Actually, I'm not sure why it doesn't seem a good idea for you. Care to elaborate? I'm on the fence myself and would love to hear arguments.
There are some other options we can use :
1 - Create a new table "wp_forum_data" like an example ,
with an indexed columns for the most needed things .
2 - Extend the wp_posts table columns .
I totally get the arguments in favor of that, I really do. But I'm quite sure adding a new table or field it's not gonna happen.
comment:16
in reply to:
↑ 15
alex-ye — 7 weeks ago
Replying to MZAWeb:
Care to elaborate? I'm on the fence myself and would love to hear arguments.
The main arguments is :
1 - WordPress is still use the post_modified, post_modified_gmt and menu_order , So using this fields by bbPress in another meaning can cause many bugs as my expectation .
2 - _bbp_last_active_time is not the only meta value which make SQL queries slow , bbPress use many meta fields , and it may be add more in the future
3 - What if the keymaster want to know the really last modified forum ?! , last_active_time and post_modified have a confuse meaning ! , This is not logical to me
I totally get the arguments in favor of that, I really do. But I'm quite sure adding a new table or field it's not gonna happen.

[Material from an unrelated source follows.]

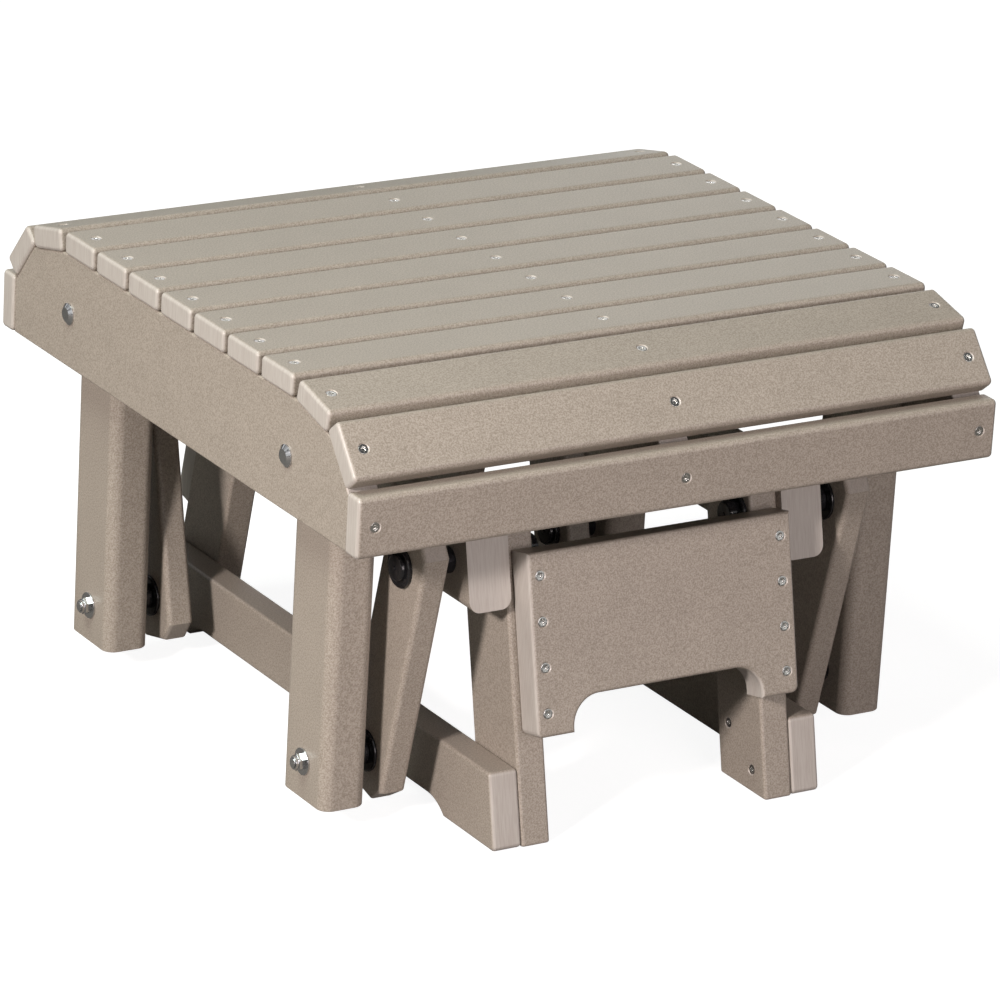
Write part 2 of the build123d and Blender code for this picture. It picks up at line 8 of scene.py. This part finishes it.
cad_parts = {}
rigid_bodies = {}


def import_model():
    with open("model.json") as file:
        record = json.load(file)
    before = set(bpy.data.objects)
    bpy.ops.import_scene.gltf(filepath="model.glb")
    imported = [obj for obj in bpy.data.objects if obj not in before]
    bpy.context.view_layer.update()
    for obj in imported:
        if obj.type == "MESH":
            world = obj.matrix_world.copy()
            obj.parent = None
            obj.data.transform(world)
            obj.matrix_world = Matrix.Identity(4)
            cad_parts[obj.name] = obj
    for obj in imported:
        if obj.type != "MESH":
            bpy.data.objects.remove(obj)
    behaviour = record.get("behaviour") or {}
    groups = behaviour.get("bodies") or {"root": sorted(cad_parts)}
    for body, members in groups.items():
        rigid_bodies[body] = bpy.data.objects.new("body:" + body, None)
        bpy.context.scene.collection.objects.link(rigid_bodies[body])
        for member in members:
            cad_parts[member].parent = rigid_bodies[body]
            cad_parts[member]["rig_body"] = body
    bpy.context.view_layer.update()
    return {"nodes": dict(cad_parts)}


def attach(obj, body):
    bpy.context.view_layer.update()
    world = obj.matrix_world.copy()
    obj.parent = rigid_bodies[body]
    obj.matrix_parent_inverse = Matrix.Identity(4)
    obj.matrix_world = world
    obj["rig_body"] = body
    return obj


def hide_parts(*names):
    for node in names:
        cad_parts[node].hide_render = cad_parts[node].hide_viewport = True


# Looks of a glider ottoman made of plastic lumber boards, stainless screws and zinc plated bolts.
# Metres, +Z up, the front edge board towards -Y. All places come from the CAD nodes.

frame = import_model()

# ---------------------------------------------------------------- what the boards are

SLATS = [f"seat_slat_{i:02d}" for i in range(1, 14)]
CORNERS = ["front_left", "front_right", "rear_left", "rear_right"]
SIDES = ["left", "right"]

# Each board, and the axis its cut ends face: the board is sawn to length across this direction.
BOARDS = {name: "x" for name in SLATS}
BOARDS.update({name: "y" for name in ["left_side_rail", "right_side_rail", "centre_rail"]})
BOARDS.update({f"{side}_beam": "y" for side in SIDES})
BOARDS.update({f"{side}_runner": "y" for side in SIDES})
BOARDS.update({"front_panel": "x", "rear_panel": "x"})
BOARDS.update({f"{corner}_leg": "z" for corner in CORNERS})
BOARDS.update({f"{corner}_arm": "z" for corner in CORNERS})
BOARDS.update({f"{corner}_post": "z" for corner in CORNERS})

# ---------------------------------------------------------------- colours


def from_hex(colour):
    """A hex colour as the renderer's linear values."""
    parts = [int(colour[i:i + 2], 16) / 255 for i in (1, 3, 5)]
    linear = [p / 12.92 if p <= 0.04045 else ((p + 0.055) / 1.055) ** 2.4 for p in parts]
    return (*linear, 1.0)


LUMBER = "#A59C91"
LUMBER_PALE = "#B4ABA0"
LUMBER_DARK = "#938A7E"
SAWN = "#C1BCB5"
SAWN_LINE = "#B6AFA8"

# Waves per metre of the patterns: the foam's fine mottle, its slow clouding, and the plating
SPECKLE_WAVES, CLOUD_WAVES, SCREW_WAVES, ZINC_WAVES, NYLON_WAVES = 760.0, 26.0, 900.0, 500.0, 300.0
# Saw strokes at an end, in waves per metre: drawn out across it, fine over them, and into the board
STROKE_WAVES, STROKE_FINE_WAVES, STROKE_DEEP_WAVES = 45, 900, 30

# ---------------------------------------------------------------- node helper


def add(tree, kind, settings=None, **links):
    """A shader node of that kind. Settings are its own properties. A link is a value for the
    input of that name, or the (node, output) it takes."""
    node = tree.nodes.new(kind)
    for key, value in (settings or {}).items():
        setattr(node, key, value)
    for name, value in links.items():
        socket = node.inputs[int(name[1:])] if name[0] == "i" and name[1:].isdigit() else None
        if socket is None:
            socket = node.inputs[name.replace("_", " ")]
        if isinstance(value, tuple) and value and isinstance(value[0], bpy.types.Node):
            tree.links.new(value[0].outputs[value[1]], socket)
        else:
            socket.default_value = value
    return node


def ramp(tree, source, *stops):
    """A colour ramp from source through (place, colour) stops."""
    node = add(tree, "ShaderNodeValToRGB", Fac=source)
    while len(node.color_ramp.elements) < len(stops):
        node.color_ramp.elements.new(0.5)
    for element, (place, colour) in zip(node.color_ramp.elements, stops):
        element.position = place
        element.color = colour if isinstance(colour, tuple) else (colour, colour, colour, 1.0)
    return node


def material(name):
    """A new empty node material, and its surface shader."""
    made = bpy.data.materials.new(name)
    made.use_nodes = True
    tree = made.node_tree
    tree.nodes.clear()
    shader = tree.nodes.new("ShaderNodeBsdfPrincipled")
    out = tree.nodes.new("ShaderNodeOutputMaterial")
    tree.links.new(shader.outputs[0], out.inputs[0])
    return made, tree, shader


def connect(tree, node, output, shader, name):
    """Feeds a node's output to the shader's input of that name."""
    tree.links.new(node.outputs[output], shader.inputs[name])


def mixed(tree, factor, first, second, blend="MIX"):
    """Two colours mixed by factor."""
    node = tree.nodes.new("ShaderNodeMix")
    node.data_type = "RGBA"
    node.blend_type = blend
    for socket, value in ((node.inputs[0], factor), (node.inputs[6], first), (node.inputs[7], second)):
        if isinstance(value, tuple) and isinstance(value[0], bpy.types.Node):
            tree.links.new(value[0].outputs[value[1]], socket)
        else:
            socket.default_value = value
    return node


# ---------------------------------------------------------------- materials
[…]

I think adding a new table can be good idea if we have many meta to index , but can you explain why you refuse to add a new column ?
So... We're sort of stuck. The approach you quoted from our previous conversation is the only available index in the posts table that makes sense to try to use. We could also, maybe, try a subquery using the ID and post_parent indexes, but that only works if we can guarantee that newer replies will always have a higher ID. This *should* be the case, but it's hard to know for sure given the way the importer works, and how other forum software stores its data.
It's a problem not easily solved due to our limited schema and a lack of indexes on the postmeta table. Happy that you're around looking into it too.